As many, I come from a long line of Cisco Engineers who follow the standards and mantra of the stamped standard of networking. That is, until I was brought in and exposed to the world of Cumulus Linux. I kicked, I stomped, I complained. This isn’t what I am used to, this isn’t how Cisco or Cisco based command lines work. Then one day, I saw the elegance of it all and glimpsed the future.
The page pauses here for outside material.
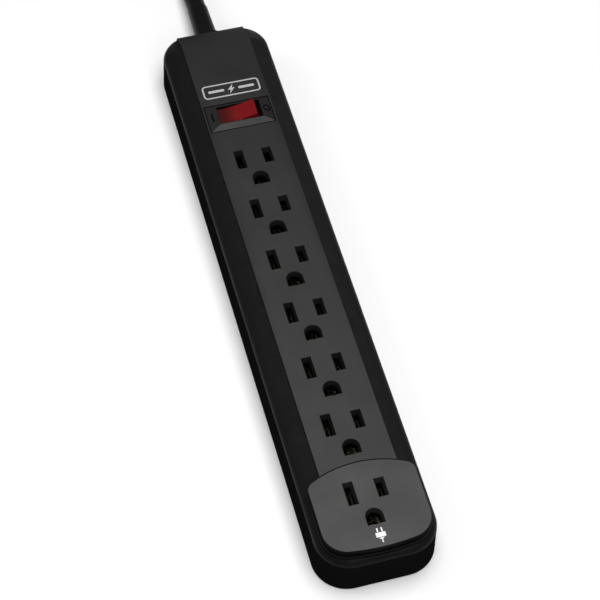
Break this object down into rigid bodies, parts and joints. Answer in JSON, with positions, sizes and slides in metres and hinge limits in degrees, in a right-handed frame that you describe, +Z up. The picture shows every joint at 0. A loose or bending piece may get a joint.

The world of being a Network Engineer is changing. When I was younger, I chose a career in networking over programming, because quite frankly, every business will need a network person to run their network while programmer jobs continue to go to workers overseas. While this remains true and every company needs a network engineer, I now run a company whose primary niche is to be the network engineer for companies, so they don’t need to hire their own. So now every company doesn’t need a network engineer, so what is the obvious future for a network engineer? Multitenant cloud environments.


If you are looking to be a successful network engineer in the future, understanding and working in multitenant cloud environments is the only way to go. The cloud has changed everything, with companies moving workloads to services like Microsoft Azure, Amazon AWS and Google Cloud Platform, understanding things like VXLAN, VRF, Bridges, overlays, underlays, unnumbered BGP, eVPN and a host of new terms is the way it will be, and these multitenant hosting services will be the place to find the best jobs. If you want to set yourself apart from all the thousands and thousands of Cisco certified people and have the advantage of knowing what most do not, simply be willing to stray from the standard.
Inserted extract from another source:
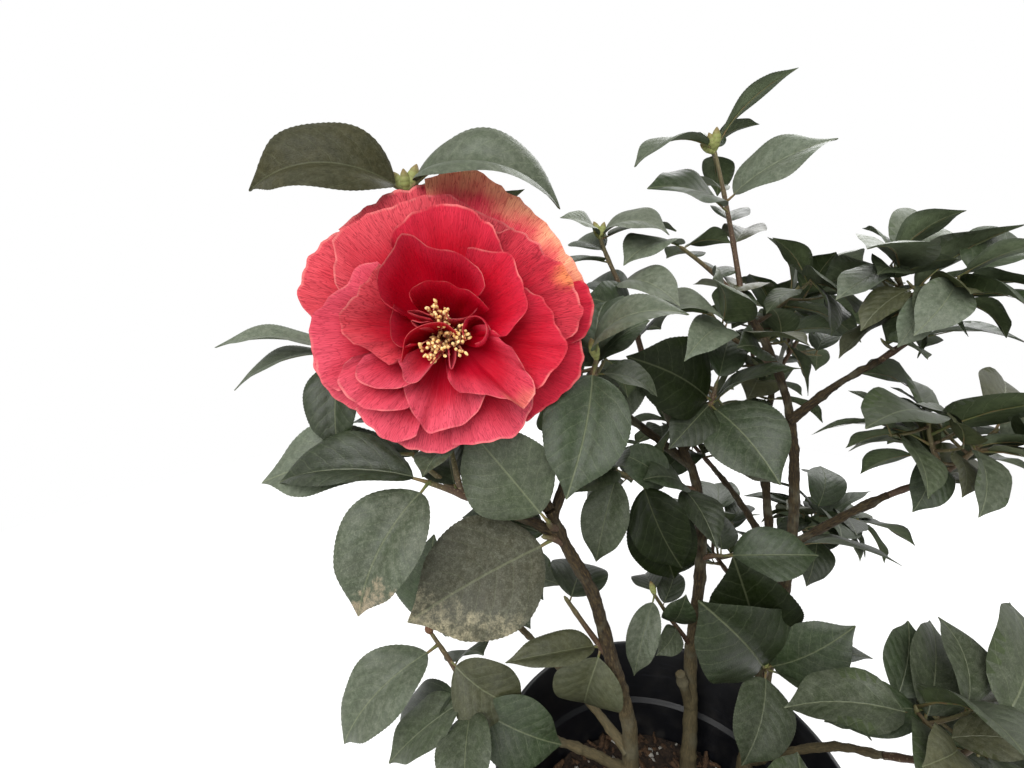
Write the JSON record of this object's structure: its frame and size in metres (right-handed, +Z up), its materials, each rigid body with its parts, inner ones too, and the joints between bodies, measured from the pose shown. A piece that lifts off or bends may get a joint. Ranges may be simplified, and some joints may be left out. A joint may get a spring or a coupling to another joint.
{
  "type": "camellia shrub",
  "caption": "Camellia shrub in a black nursery pot: slender branching stems, matte oval pointed leaves and an open double red bloom with yellow stamens.",
  "frame": {"origin": "middle of the flat underside of the pot", "axes": "+Z up the plant, the open bloom faces -Y, +X to the right of a viewer who faces the bloom"},
  "size_m": [0.4586, 0.4396, 0.6113],
  "materials": {
    "foliage": "matte",
    "bark": "matte",
    "petal": "matte",
    "black_plastic": "satin",
    "potting_soil": "matte"
  },
  "bodies": {
    "root": {"pot": "black_plastic", "potting_soil": "potting_soil", "main_stem": "bark", "second_stem": "bark", "right_stem": "bark", "back_stem": "bark", "bloom_bough": "bark", "left_bough": "bark", "lower_left_bough": "bark", "inner_bough": "bark", "upper_left_bough": "bark", "centre_bough": "bark", "back_left_bough": "bark", "right_outer_bough": "bark", "right_upper_bough": "bark", "right_front_bough": "bark", "back_upper_bough": "bark", "back_middle_bough": "bark", "back_outer_bough": "bark", "back_low_bough": "bark", "left_back_bough": "bark", "front_bough": "bark", "bloom": "petal", "bloom_shoot_foliage": "foliage", "fork_spur": "foliage", "left_bough_foliage": "foliage", "main_stem_spur": "foliage", "lower_spur": "foliage", "lower_left_foliage": "foliage", "inner_foliage": "foliage", "upper_middle_foliage": "foliage", "centre_foliage": "foliage", "second_stem_foliage": "foliage", "second_stem_low_foliage": "foliage", "second_stem_spur": "foliage", "right_low_foliage": "foliage", "right_stem_spur": "foliage", "right_shoot_foliage": "foliage", "top_right_foliage": "foliage", "upper_right_foliage": "foliage", "back_left_foliage": "foliage", "back_top_foliage": "foliage", "back_upper_foliage": "foliage", "back_middle_foliage": "foliage", "back_outer_foliage": "foliage", "back_low_foliage": "foliage", "left_back_foliage": "foliage", "right_outer_foliage": "foliage", "right_upper_foliage": "foliage", "right_front_foliage": "foliage", "front_foliage": "foliage"}
  },
  "joints": []
}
Cumulus Linux is the stray from that standard. And believe me when I say, the standard is changing. With the introduction of DEVOPs and the new face of development, this is leading the way to redefining networking and how things operate. Ansible, Chef, and Puppet, while all things I use to avoid as the plague as an old school network engineer, are now knowledge required to run a successful large-scale network. Once you break away from the Cisco standard you’ve been brainwashed with as the defacto standard, you will realize the elegance of using Cumulus Linux and its associated tools, especially in a multi-tenant environment.
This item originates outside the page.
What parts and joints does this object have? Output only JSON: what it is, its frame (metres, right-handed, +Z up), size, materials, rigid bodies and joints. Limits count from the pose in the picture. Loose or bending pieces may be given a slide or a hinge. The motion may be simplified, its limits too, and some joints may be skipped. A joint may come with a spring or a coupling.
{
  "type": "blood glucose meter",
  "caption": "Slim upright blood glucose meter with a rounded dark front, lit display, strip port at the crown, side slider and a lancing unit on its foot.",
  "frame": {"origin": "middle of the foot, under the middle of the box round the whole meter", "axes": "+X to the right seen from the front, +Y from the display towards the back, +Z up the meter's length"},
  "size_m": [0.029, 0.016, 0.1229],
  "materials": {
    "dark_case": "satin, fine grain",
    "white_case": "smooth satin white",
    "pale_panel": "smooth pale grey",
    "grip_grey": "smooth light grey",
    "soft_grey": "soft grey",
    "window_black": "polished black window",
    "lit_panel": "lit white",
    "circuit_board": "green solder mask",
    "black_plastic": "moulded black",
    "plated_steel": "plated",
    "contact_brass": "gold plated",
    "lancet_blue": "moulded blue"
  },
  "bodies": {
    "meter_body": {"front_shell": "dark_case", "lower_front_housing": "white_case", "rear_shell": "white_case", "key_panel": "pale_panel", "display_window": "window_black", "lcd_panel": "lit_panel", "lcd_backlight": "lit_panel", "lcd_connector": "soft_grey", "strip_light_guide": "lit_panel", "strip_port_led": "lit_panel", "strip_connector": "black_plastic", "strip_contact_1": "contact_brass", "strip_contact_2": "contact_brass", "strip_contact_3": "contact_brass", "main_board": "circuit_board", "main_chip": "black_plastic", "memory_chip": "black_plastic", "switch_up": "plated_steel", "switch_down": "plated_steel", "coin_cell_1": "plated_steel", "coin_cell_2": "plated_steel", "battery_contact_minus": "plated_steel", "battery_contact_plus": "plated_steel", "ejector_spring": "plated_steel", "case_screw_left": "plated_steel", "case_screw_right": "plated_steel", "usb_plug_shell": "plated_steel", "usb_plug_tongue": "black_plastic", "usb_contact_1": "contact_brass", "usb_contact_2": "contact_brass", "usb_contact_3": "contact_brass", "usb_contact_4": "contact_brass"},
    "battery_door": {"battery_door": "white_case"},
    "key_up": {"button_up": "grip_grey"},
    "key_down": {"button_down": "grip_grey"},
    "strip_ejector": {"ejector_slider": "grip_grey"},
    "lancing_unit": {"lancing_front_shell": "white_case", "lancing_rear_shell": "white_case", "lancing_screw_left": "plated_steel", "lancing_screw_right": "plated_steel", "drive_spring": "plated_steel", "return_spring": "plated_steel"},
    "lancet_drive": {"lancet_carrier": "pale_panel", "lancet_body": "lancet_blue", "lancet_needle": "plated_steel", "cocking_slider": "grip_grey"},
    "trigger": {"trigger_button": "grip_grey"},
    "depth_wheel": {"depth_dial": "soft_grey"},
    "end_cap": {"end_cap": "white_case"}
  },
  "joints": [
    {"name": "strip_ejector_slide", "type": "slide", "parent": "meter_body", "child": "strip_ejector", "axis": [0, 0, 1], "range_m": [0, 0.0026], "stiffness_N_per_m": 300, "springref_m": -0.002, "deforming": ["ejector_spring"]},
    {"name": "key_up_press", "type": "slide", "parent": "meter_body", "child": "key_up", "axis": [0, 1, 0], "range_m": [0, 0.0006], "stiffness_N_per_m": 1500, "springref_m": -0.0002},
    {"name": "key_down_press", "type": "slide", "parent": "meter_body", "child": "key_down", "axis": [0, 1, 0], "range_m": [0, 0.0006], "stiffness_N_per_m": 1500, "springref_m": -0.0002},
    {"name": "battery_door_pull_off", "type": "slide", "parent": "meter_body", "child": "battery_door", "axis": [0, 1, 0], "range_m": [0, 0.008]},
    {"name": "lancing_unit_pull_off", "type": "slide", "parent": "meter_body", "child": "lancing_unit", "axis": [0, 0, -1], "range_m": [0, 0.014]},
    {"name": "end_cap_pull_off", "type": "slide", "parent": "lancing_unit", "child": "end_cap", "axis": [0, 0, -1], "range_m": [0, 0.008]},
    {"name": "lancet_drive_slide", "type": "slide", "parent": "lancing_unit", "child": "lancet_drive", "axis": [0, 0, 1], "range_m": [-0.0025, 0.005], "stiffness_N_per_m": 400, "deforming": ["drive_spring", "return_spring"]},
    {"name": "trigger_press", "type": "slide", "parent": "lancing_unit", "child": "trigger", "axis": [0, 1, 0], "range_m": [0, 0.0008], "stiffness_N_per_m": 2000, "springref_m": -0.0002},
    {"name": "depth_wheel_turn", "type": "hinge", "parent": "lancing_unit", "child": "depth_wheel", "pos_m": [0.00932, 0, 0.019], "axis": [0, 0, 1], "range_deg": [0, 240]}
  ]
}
In my opinion, the amount of needed network engineers needed in the world, is in trouble. The field is saturated. Company leadership is demanding that services be moved off premise and to the cloud. They aren’t exactly sure why, they think it will reduce costs and complexity, and they know it’s what everyone else is doing. But think about it. Once your workload is moved to the cloud, do we really need a network engineer back home to run the office network? With cloud-based network solutions, can the onsite network infrastructure simply be contracted out to a company who can maintain and monitor the on-premise equipment that remains for a fraction of what hiring the network engineer will cost? Sure. That’s where Oort Cloud Solutions comes in. It’s why it exists.


While Azure, AWS and Google are the kings for now. Time will tell if these services are the future. There are many companies trying to make their own public clouds. Cloud Hosting providers trying to provide niche services and customer support that you cannot get from the big guys. As well, there are still plenty of engineers who are happy in their VMWare based environments, and while VMWare tries to find its future stretching its workloads into the big clouds or Cloud Service Providers, the fact still remains that their licensing is incredibly expensive. A small company trying to run a startup cloud hosting service using vCAN licensing, is a model that is completely unaffordable and keeps the company uncompetitive. There are glimmers of hope with companies like Yottabyte and Formulusblack working to make affordable cloud solutions for MSP/CSP’s.


In the end, the paradigm is happening. The Network Engineer will not be the same in 5 years time. And now is the time to adjust your skillset and knowledge to be ready for the future and stand out from the norm.